Once you have your output file, you need to do something with it!
In Alma:
- Click on
Resources > Import. - Locate the Load cover images import profile.
- Click on the ellipsis button and select Run.
- Select the spreadsheet as the file to load.
- Click Submit.
The job will add the URL for the cover image to the 956 field in matching bibliographic records. This may take a few hours to show up in your discovery interface.
The script will spit out any additional errors. You might like to send them to a log file rather than your terminal:
uv run oer_covers.py source_file.csv output_file.xlsx >> logfile.txtYou may get errors for some links. These will be saved in the second errors tab in your output file.
You may wish to attempt these again, especially if you got a lot of 429 "Too many requests" errors. To do this, you can use the retry_errors.py file. Save the errors tab as a new csv file, then run retry_errors.py with this new CSV file as your input:
uv run retry_errors.py errors.csv output_file.xlsx >> logfile.txtThis script deliberately runs slower than oer_covers.py (to avoid 429 errors, which may be what you got originally) and expects your csv file to be structured like the errors tab in an output file.
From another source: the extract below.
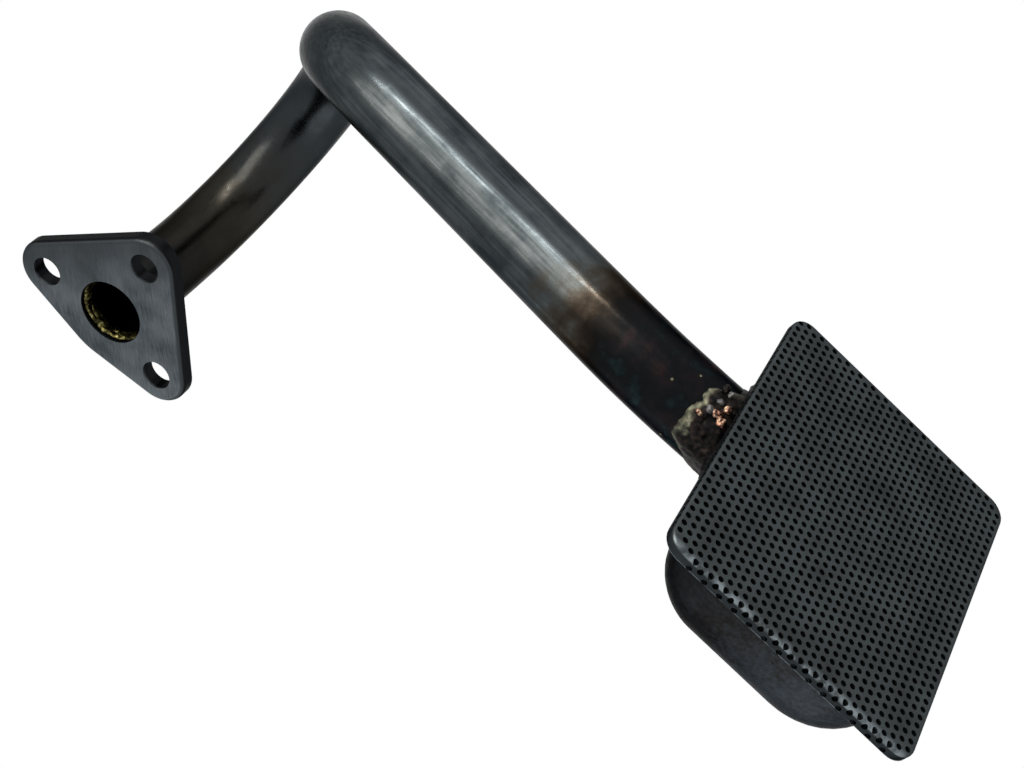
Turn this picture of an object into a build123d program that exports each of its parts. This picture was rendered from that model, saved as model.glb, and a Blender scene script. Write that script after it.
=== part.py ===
# Oil pickup for an engine sump: a three-hole mounting flange, a bent steel suction tube
# and a drawn strainer housing that is closed by a perforated screen.
# Frame: the origin is the centre of the oil port on the flange's mating face, +X points out of
# that face, +Z is up, and the screen faces down into the sump. Sizes are in millimetres.
import os
from math import cos, radians, sin, sqrt, tan

from build123d import *

# Mounting flange
flange_thickness = 5.5
flange_edge_radius = 2.0
port_diameter = 24.5
port_depth = 3.0
bolt_hole_diameter = 11.0
pair_hole_spacing = 52.0
pair_hole_height = 7.5
single_hole_drop = 28.2
bolt_ear_radius = 11.3
port_boss_radius = 23.0

# Suction tube, along straight runs joined by bends
tube_diameter = 26.0
tube_wall = 1.5
upper_bend_radius = 52.6
lower_bend_radius = 52.0
entry_bend_radius = 115.0
upper_corner = (-194.5, 0.0, 0.0)
lower_corner = (-34.1, 3.0, -126.5)
entry_corner = (20.4, -137.2, -167.8)
entry_slope = 4.5
entry_run = 45.0
socket_clearance = 0.05

# Strainer: the screen's rectangle, its place under the flange, and its turn about the vertical
screen_length = 108.0
screen_width = 84.5
screen_corner_radius = 6.0
screen_thickness = 1.0
screen_centre = (38.7, -197.4, -193.1)
screen_turn = -1.2
hem_width = 4.0
fold_radius = 0.9
hole_pitch = 3.0
hole_diameter = 1.8
holes_as_one = 3
hole_sides = 6
plain_margin = 3.5

# Drawn housing behind the screen
housing_wall = 1.5
housing_depth = 40.0
housing_inset = 5.2
housing_draft = 7.5
housing_bottom_radius = 27.0
housing_corner_radius = 17.0
bottom_corner_share = 0.7
bottom_steps = 4

# Braze metal
flange_bead_height = 3.5
flange_bead_length = 5.0
bead_clearance = 0.03
housing_bead_height = 3.5
housing_bead_width = 4.0

tube_radius = tube_diameter / 2
bore_radius = tube_radius - tube_wall
port_radius = port_diameter / 2
from_top = (Align.CENTER, Align.CENTER, Align.MAX)
strainer_place = Location(screen_centre, (0, 0, screen_turn))


def tube_path():
    """Centre line from the shoulder in the flange to the open end inside the housing."""
    run = (0.0, -entry_run * cos(radians(entry_slope)), -entry_run * sin(radians(entry_slope)))
    end = tuple(a + b for a, b in zip(entry_corner, run))
    radii = [upper_bend_radius, lower_bend_radius, entry_bend_radius]
    return FilletPolyline((-port_depth, 0, 0), upper_corner, lower_corner, entry_corner, end, radius=radii)


def along_tube(section):
    """Solid of a section drawn along the whole centre line."""
    path = tube_path()
    start = Plane(origin=path @ 0, z_dir=path % 0)
    return sweep(start * section, path=path)


def make_suction_tube():
    return along_tube(Circle(tube_radius)) - along_tube(Circle(bore_radius))


def make_mounting_flange():
    """Plate with three bolt ears, an oil port, and a socket that stops the tube at a shoulder."""
    pair = pair_hole_spacing / 2
    holes = [(pair, pair_hole_height), (-pair, pair_hole_height), (0, -single_hole_drop)]
    rounds = [Pos(y, z) * Edge.make_circle(bolt_ear_radius) for y, z in holes]
    rounds.append(Edge.make_circle(port_boss_radius))
    plate = extrude(make_hull(rounds), amount=-flange_thickness)
    plate = fillet(plate.faces().sort_by(Axis.Z)[-1].edges(), flange_edge_radius)
    drill = Cylinder(bolt_hole_diameter / 2, flange_thickness, align=from_top)
    plate -= [Pos(y, z) * drill for y, z in holes]
    plate -= Cylinder(port_radius, flange_thickness, align=from_top)
    socket = Cylinder(tube_radius + socket_clearance, flange_thickness - port_depth, align=from_top)
    return Plane.YZ * (plate - Pos(0, 0, -port_depth) * socket)


def outline(inset, height, corner_radius):
    """The screen's rectangle drawn in by an inset, at a height above the screen's outer face."""
    shape = RectangleRounded(screen_length - 2 * inset, screen_width - 2 * inset, corner_radius)
    return Plane.XY.offset(height) * shape


def bowl(offset):
    """The housing's outer form, or the form at an offset inside it."""
    shoulder = housing_depth - housing_bottom_radius
    radius = housing_bottom_radius - offset
    lean = tan(radians(housing_draft))
    inset = housing_inset + offset
    sections = [(inset, screen_thickness)]
    inset += lean * (shoulder - screen_thickness)
    for step in range(bottom_steps + 1):
        turn = radians(90 * step / bottom_steps)
        sections.append((inset + radius * (1 - cos(turn)), shoulder + radius * sin(turn)))
    first = sections[0][0]
    span = sections[-1][0] - first
    bottom_corner_radius = bottom_corner_share * (screen_width / 2 - sections[-1][0])
    narrowing = bottom_corner_radius - housing_corner_radius
    shapes = [outline(i, z, housing_corner_radius + narrowing * (i - first) / span) for i, z in sections]
    return loft(shapes, ruled=True)


def make_strainer_housing():
    """Drawn bowl with a flat rim, pierced in one wall for the tube."""
    edge = screen_thickness
    rim = extrude(outline(edge, edge, screen_corner_radius - edge), housing_wall)
    body = strainer_place * (rim + bowl(0) - bowl(housing_wall))
    return body - along_tube(Circle(tube_radius))


def hole_places():
    """Staggered rows of holes over the flat of the screen."""
    pitch = hole_pitch * holes_as_one
    row_gap = pitch * sqrt(3) / 2
    reach = plain_margin + hole_diameter * holes_as_one / 2
    half_length = screen_length / 2 - reach
    half_width = screen_width / 2 - reach
    rows = int(half_width / row_gap)
    places = []
    for row in range(-rows, rows + 1):
        shift = pitch / 2 * (row % 2)
        columns = int((half_length + shift) / pitch)
        for column in range(-columns, columns + 1):
            x = column * pitch + shift
            if abs(x) <= half_length:
                places.append((x, row * row_gap))
    return places


def make_perforated_screen():
    """Perforated sheet whose edges are folded round the housing's rim.

    Each modelled hole stands for a square of real ones, with the same open area.
    """
    edge = screen_thickness
    height = 2 * edge + housing_wall
    sheet = extrude(outline(0, 0, screen_corner_radius), height)
    sheet = fillet(sheet.faces().sort_by(Axis.Z)[0].edges(), fold_radius)
    sheet -= extrude(outline(edge, edge, screen_corner_radius - edge), housing_wall)
    sheet -= extrude(outline(hem_width, edge + housing_wall, screen_corner_radius - hem_width), edge)
    punch = extrude(RegularPolygon(hole_diameter * holes_as_one / 2, hole_sides), edge)
    return strainer_place * (sheet - [Pos(x, y) * punch for x, y in hole_places()])


def make_flange_braze():
    """Bead in the corner behind the flange, round the outside of the tube."""
    wall = tube_radius + bead_clearance
    corner = (-flange_thickness, wall)
    top = (-flange_thickness, wall + flange_bead_height)
    section = Polyline(corner, top, (-flange_thickness - flange_bead_length, wall), corner)
    return revolve(make_face(section), Axis.X)


def make_housing_braze():
    """Collar of braze where the tube enters the housing's wall."""
    sleeve = along_tube(Circle(tube_radius + housing_bead_width) - Circle(tube_radius))
    grown = strainer_place * bowl(-housing_bead_height)
    return (sleeve & grown) - strainer_place * bowl(0)


def main():
    nodes = {
        "mounting_flange": make_mounting_flange(),
        "suction_tube": make_suction_tube(),
        "strainer_housing": make_strainer_housing(),
        "perforated_screen": make_perforated_screen(),
        "flange_braze": make_flange_braze(),
        "housing_braze": make_housing_braze(),
    }
    os.makedirs("parts", exist_ok=True)
    for name, solid in nodes.items():
        export_step(solid, f"parts/{name}.step")


main()
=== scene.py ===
import math

import bpy
from mathutils import Matrix, Vector, noise


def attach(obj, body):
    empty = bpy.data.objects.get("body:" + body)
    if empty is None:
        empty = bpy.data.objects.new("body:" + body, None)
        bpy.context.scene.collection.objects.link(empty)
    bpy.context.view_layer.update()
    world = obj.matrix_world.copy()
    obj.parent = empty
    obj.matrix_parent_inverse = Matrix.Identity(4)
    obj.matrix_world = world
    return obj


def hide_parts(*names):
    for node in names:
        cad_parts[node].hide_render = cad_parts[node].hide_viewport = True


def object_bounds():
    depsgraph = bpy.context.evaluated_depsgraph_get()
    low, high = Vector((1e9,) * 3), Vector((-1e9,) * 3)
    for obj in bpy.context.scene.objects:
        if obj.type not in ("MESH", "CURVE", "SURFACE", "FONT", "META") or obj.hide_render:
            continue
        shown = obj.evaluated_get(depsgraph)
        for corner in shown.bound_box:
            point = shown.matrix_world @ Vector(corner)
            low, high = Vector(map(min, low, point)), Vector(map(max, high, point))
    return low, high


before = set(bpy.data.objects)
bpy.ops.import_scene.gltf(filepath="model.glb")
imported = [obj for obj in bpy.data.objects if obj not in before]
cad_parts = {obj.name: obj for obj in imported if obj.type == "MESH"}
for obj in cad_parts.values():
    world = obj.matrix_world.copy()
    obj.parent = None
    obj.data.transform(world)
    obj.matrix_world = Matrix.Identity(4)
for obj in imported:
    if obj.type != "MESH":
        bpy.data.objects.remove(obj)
cadLow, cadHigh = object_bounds()
print("frame loaded")

mm = 0.001


# Materials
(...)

To upload the output from this run, follow the same procedure outlined in Importing the output file, above.
Currently this will only work for books from:
- latrobe.edu.au (La Trobe eBureau)
- library.oapen.org (OAPEN)
- milneopentextbooks.org & milnepublishing.geneseo.edu (Milne Library Open Publishing, SUNY)
- oercollective.caul.edu.au (CAUL OER Collective)
- open.umn.edu (Open Textbook Library)
- jcu.pressbooks.pub (James Cook University)
You can add your own or log an Issue with a request for a new source. Note that Rice University inexplicably reserves all rights on OpenStax book covers, so they cannot be used, even though the rest of the book is CC licensed.